Friday, August 16, 2013

Deputy Director of Income-tax (IT) – 4(1) VS. Marriott International Licensing Company BV [2013] (Mumbai ITAT) dated 17th July, 2013.


Facts of the case:

• Assessee-foreign company (Marriott) entered into a Franchise agreement and International sales & Marketing Agreement (ISMA) with Franchisee-hotel M/s Ansal Hotels Limited (AHL) in India.

• Preamble of the Agreement provides that the Franchisee is the owner of the hotel and desires to establish and operate an MHRS International Hotel between Marriott and Franchisee. The Franchisee required certain sales and marketing publicity and promotion services to be performed outside India in support of the operation of the hotel and Marriott (the assessee) chose to perform such services.

• The Franchisee also had entered into an International Sales and Marketing Agreement with Marriott in order to participate in internationally recognized hotel system for the purposes of attracting foreign guests to the hotel.

• Assessee made certain payments as per Article 3.1 of the Franchise Agreement. Clause 3.2 of the agreement provided that AHL shall reimburse the assessee 1.5% of its gross revenue on quarterly basis for International Marketing Activities. In addition to this, it shall reimburse every additional cost and special advertising costs as mentioned in Clause 3.2B and 3.3. of the agreement.

• AO brought total amount to tax as "royalty" under Article 12(4) India-Netherlands DTAA.

• CIT(A) allowed the receipt under clause 3.1 of the Agreement to be royalty and the second part of the amount under clauses 3.2 and 3.3 was held to be towards 'Reimbursement of expenses' on sales promotions and marketing and hence not chargeable to tax in India.

• Aggrieved by CIT(A) order, appeal was filed by Revenue to ITAT.

Issue before the Tribunal:

• Whether payment received by a foreign company from Indian franchisee for international marketing activities is "royalty" under Article 12(4) of DTAA even if its on the basis of % of gross revenue?

Held:

• A perfunctory look at the definition of term 'royalties' as per the para 4 of the Article 12 of the DTAA makes it clear that it represents payment received as a consideration 'for the use of or the right to use' any copyright of literary, artistic or scientific work including cinematograph films, patent, trade mark or design etc.

• In order to cover any amount within the purview of "royalties" as per Article 12 (4) of the DTAA it is imperative that the payment must be a consideration for “use or right to use” any copyright of the literary artistic work etc. or any patent, trademark etc. (collectively referred to as the 'defined property').

• In the present case, even if the contribution made by AHL towards the international marketing activities led to the brand building, still it is a payment for the creation or swelling of the brand and not for the” use “of such brand, which could qualify to be characterized as 'royalties'.

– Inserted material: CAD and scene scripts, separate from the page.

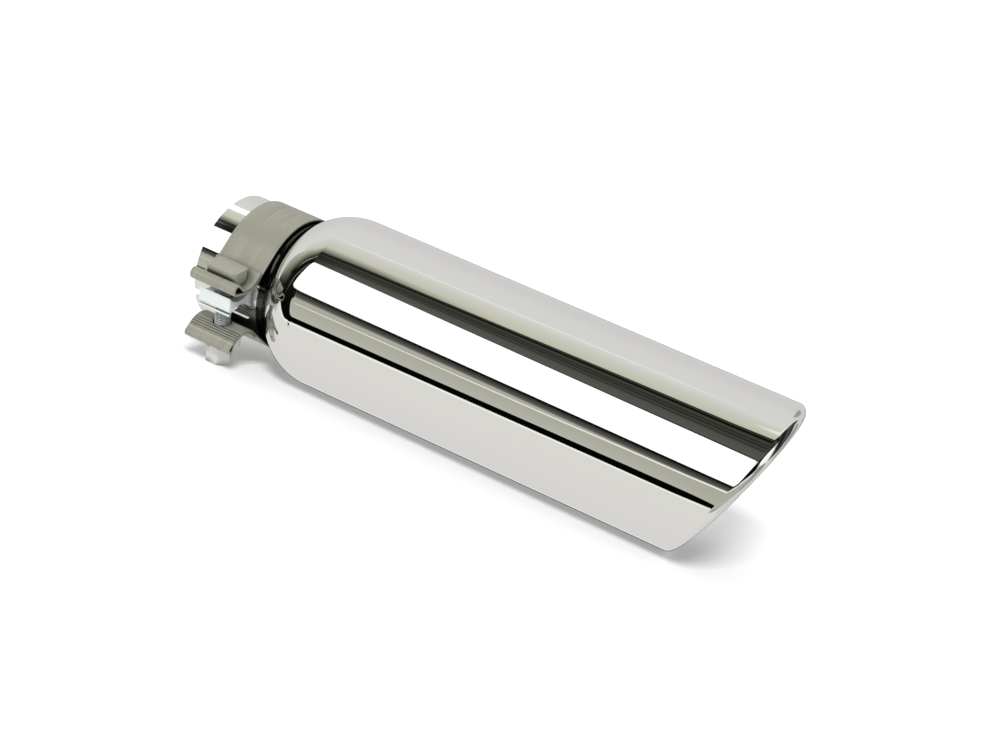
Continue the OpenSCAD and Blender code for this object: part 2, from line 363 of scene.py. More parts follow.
def tipShell():
    r, wall, count = tip["barrelRadius"], tip["wall"], tip["columns"]
    slope = acos(1 - (r - neck["radius"]) / (tip["hollowRadius"] + tip["shoulderRadius"]))
    reach = (tip["hollowRadius"] + tip["shoulderRadius"]) * sin(slope)
    lean = tan(radians(tip["slash"]))
    longSide = radians(tip["longSide"])
    rollStart = tip["length"] - tip["rollRadius"]
    angles = [2 * pi * i / count for i in range(count)]

    def line(inset):
        # distances along the tube and radii, from the mouth to the end of the shoulder
        rows = tip["neckRows"]
        made = [(neck["length"] * i / rows, neck["radius"] - inset) for i in range(rows)]
        hollow, shoulder = tip["hollowRadius"] + inset, tip["shoulderRadius"] - inset
        for i in range(tip["hollowRows"] + 1):
            a = slope * i / tip["hollowRows"]
            away = neck["radius"] + tip["hollowRadius"] - hollow * cos(a)
            made.append((neck["length"] + hollow * sin(a), away))
        for i in range(1, tip["shoulderRows"] + 1):
            a = slope * (1 - i / tip["shoulderRows"])
            away = r - tip["shoulderRadius"] + shoulder * cos(a)
            made.append((neck["length"] + reach - shoulder * sin(a), away))
        return made

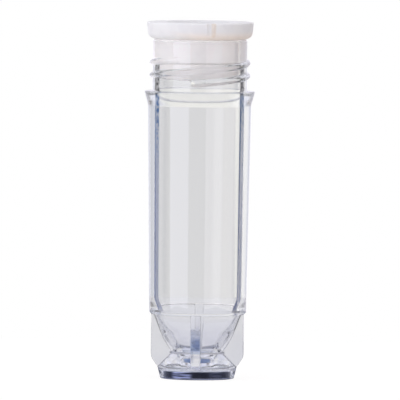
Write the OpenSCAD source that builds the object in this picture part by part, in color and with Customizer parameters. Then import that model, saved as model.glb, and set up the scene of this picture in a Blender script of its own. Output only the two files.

• The term 'royalties' as per article 12(4) contemplates a consideration for the use of or right to use of the defined property which is already in existence and the payment is agreed for its use or right to use. If the payment made is of such a nature which helps in the creation of the defined property that cannot fall within the ambit of Article 12(4) of the DTAA.

• Thus the AO's action in treating this amount as royalties was set aside.

• However, said contribution at 1.5 per cent of the gross revenue for each quarter is not any actual reimbursement of expenses on itemized basis. The actual expenses to be incurred by the assessee may be more or less than the said fixed rate of contribution. In such a situation, there is every possibility of the assessee having some mark up on the costs incurred by it on advertisement. Or alternatively, it may be the other way around also. No material has been placed on record to demonstrate that the actual expenses incurred by the assessee were equal to the amount received.

• Hence, Ld. CIT(A) was not justified in deleting the addition by holding that it represented 'reimbursement of expenses'.


• Thus, in the interest of justice, the case was remanded to AO to consider the facts on the touchstone of Article 7 of DTAA.